= Data excerpt =
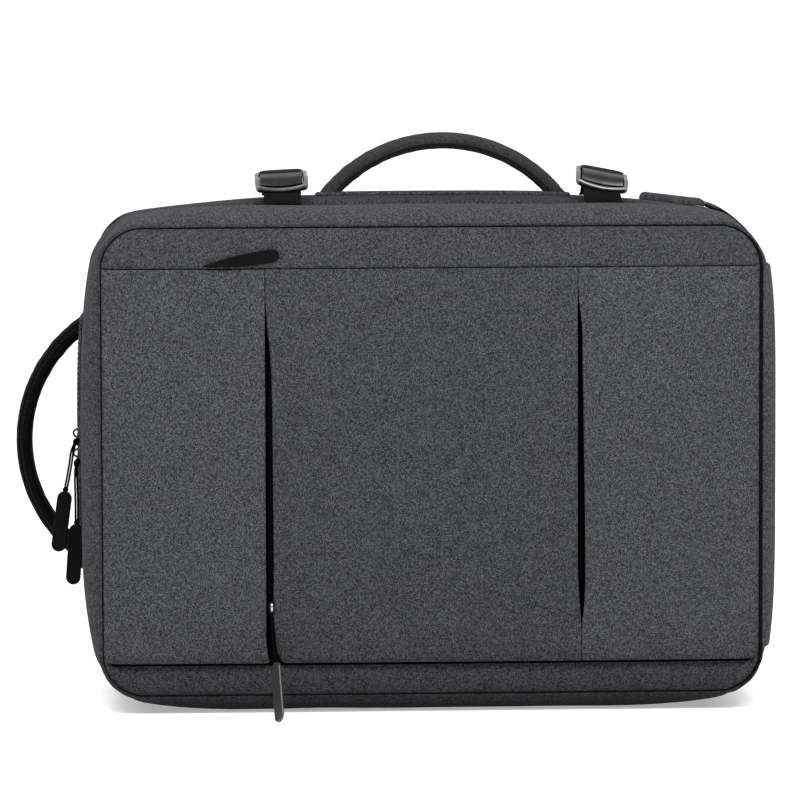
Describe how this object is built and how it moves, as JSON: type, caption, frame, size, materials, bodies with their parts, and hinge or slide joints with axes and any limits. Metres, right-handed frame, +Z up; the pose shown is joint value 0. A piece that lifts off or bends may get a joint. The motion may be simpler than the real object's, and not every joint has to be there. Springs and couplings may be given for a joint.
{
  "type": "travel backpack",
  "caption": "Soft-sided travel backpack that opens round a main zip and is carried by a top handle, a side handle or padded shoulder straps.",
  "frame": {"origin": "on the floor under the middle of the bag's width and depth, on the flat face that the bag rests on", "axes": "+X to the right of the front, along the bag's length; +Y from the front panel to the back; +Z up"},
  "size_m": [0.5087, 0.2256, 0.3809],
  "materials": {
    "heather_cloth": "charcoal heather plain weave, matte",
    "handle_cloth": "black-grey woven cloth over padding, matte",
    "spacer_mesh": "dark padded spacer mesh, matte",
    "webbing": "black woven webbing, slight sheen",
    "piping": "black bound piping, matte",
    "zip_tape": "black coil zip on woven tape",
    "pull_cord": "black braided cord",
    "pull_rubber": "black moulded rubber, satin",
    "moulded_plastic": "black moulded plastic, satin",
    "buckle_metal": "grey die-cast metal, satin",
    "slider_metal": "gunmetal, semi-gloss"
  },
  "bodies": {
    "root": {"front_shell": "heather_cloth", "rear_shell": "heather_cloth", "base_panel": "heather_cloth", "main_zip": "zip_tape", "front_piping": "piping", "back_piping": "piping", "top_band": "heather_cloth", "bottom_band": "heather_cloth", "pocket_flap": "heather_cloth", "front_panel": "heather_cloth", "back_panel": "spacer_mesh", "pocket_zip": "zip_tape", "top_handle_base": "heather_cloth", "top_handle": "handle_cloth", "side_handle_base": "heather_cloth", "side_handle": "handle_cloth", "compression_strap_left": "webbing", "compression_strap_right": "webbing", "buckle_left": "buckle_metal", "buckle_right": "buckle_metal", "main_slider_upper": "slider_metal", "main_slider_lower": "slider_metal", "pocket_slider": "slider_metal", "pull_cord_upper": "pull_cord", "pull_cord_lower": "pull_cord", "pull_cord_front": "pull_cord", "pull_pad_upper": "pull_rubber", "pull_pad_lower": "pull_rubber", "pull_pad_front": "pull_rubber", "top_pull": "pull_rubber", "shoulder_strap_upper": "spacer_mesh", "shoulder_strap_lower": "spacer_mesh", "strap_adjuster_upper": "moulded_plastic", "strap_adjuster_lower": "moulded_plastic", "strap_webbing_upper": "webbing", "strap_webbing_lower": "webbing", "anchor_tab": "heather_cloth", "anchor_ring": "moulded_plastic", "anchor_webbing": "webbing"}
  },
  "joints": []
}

= The exercise =
Extract the complete listing above, reproducing each line exactly.

= Result of the exercise =
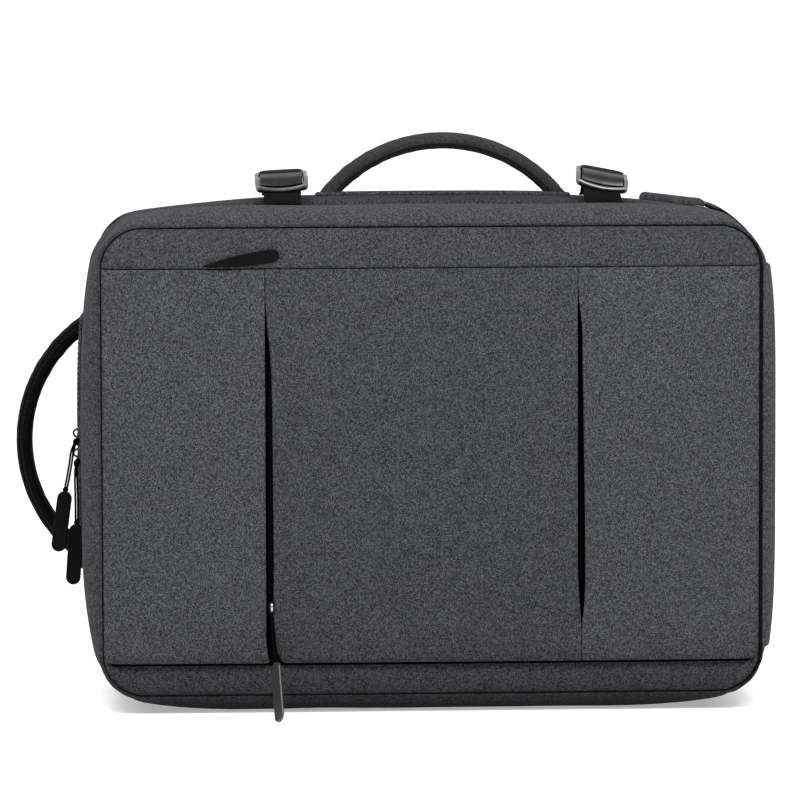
Describe how this object is built and how it moves, as JSON: type, caption, frame, size, materials, bodies with their parts, and hinge or slide joints with axes and any limits. Metres, right-handed frame, +Z up; the pose shown is joint value 0. A piece that lifts off or bends may get a joint. The motion may be simpler than the real object's, and not every joint has to be there. Springs and couplings may be given for a joint.
{
  "type": "travel backpack",
  "caption": "Soft-sided travel backpack that opens round a main zip and is carried by a top handle, a side handle or padded shoulder straps.",
  "frame": {"origin": "on the floor under the middle of the bag's width and depth, on the flat face that the bag rests on", "axes": "+X to the right of the front, along the bag's length; +Y from the front panel to the back; +Z up"},
  "size_m": [0.5087, 0.2256, 0.3809],
  "materials": {
    "heather_cloth": "charcoal heather plain weave, matte",
    "handle_cloth": "black-grey woven cloth over padding, matte",
    "spacer_mesh": "dark padded spacer mesh, matte",
    "webbing": "black woven webbing, slight sheen",
    "piping": "black bound piping, matte",
    "zip_tape": "black coil zip on woven tape",
    "pull_cord": "black braided cord",
    "pull_rubber": "black moulded rubber, satin",
    "moulded_plastic": "black moulded plastic, satin",
    "buckle_metal": "grey die-cast metal, satin",
    "slider_metal": "gunmetal, semi-gloss"
  },
  "bodies": {
    "root": {"front_shell": "heather_cloth", "rear_shell": "heather_cloth", "base_panel": "heather_cloth", "main_zip": "zip_tape", "front_piping": "piping", "back_piping": "piping", "top_band": "heather_cloth", "bottom_band": "heather_cloth", "pocket_flap": "heather_cloth", "front_panel": "heather_cloth", "back_panel": "spacer_mesh", "pocket_zip": "zip_tape", "top_handle_base": "heather_cloth", "top_handle": "handle_cloth", "side_handle_base": "heather_cloth", "side_handle": "handle_cloth", "compression_strap_left": "webbing", "compression_strap_right": "webbing", "buckle_left": "buckle_metal", "buckle_right": "buckle_metal", "main_slider_upper": "slider_metal", "main_slider_lower": "slider_metal", "pocket_slider": "slider_metal", "pull_cord_upper": "pull_cord", "pull_cord_lower": "pull_cord", "pull_cord_front": "pull_cord", "pull_pad_upper": "pull_rubber", "pull_pad_lower": "pull_rubber", "pull_pad_front": "pull_rubber", "top_pull": "pull_rubber", "shoulder_strap_upper": "spacer_mesh", "shoulder_strap_lower": "spacer_mesh", "strap_adjuster_upper": "moulded_plastic", "strap_adjuster_lower": "moulded_plastic", "strap_webbing_upper": "webbing", "strap_webbing_lower": "webbing", "anchor_tab": "heather_cloth", "anchor_ring": "moulded_plastic", "anchor_webbing": "webbing"}
  },
  "joints": []
}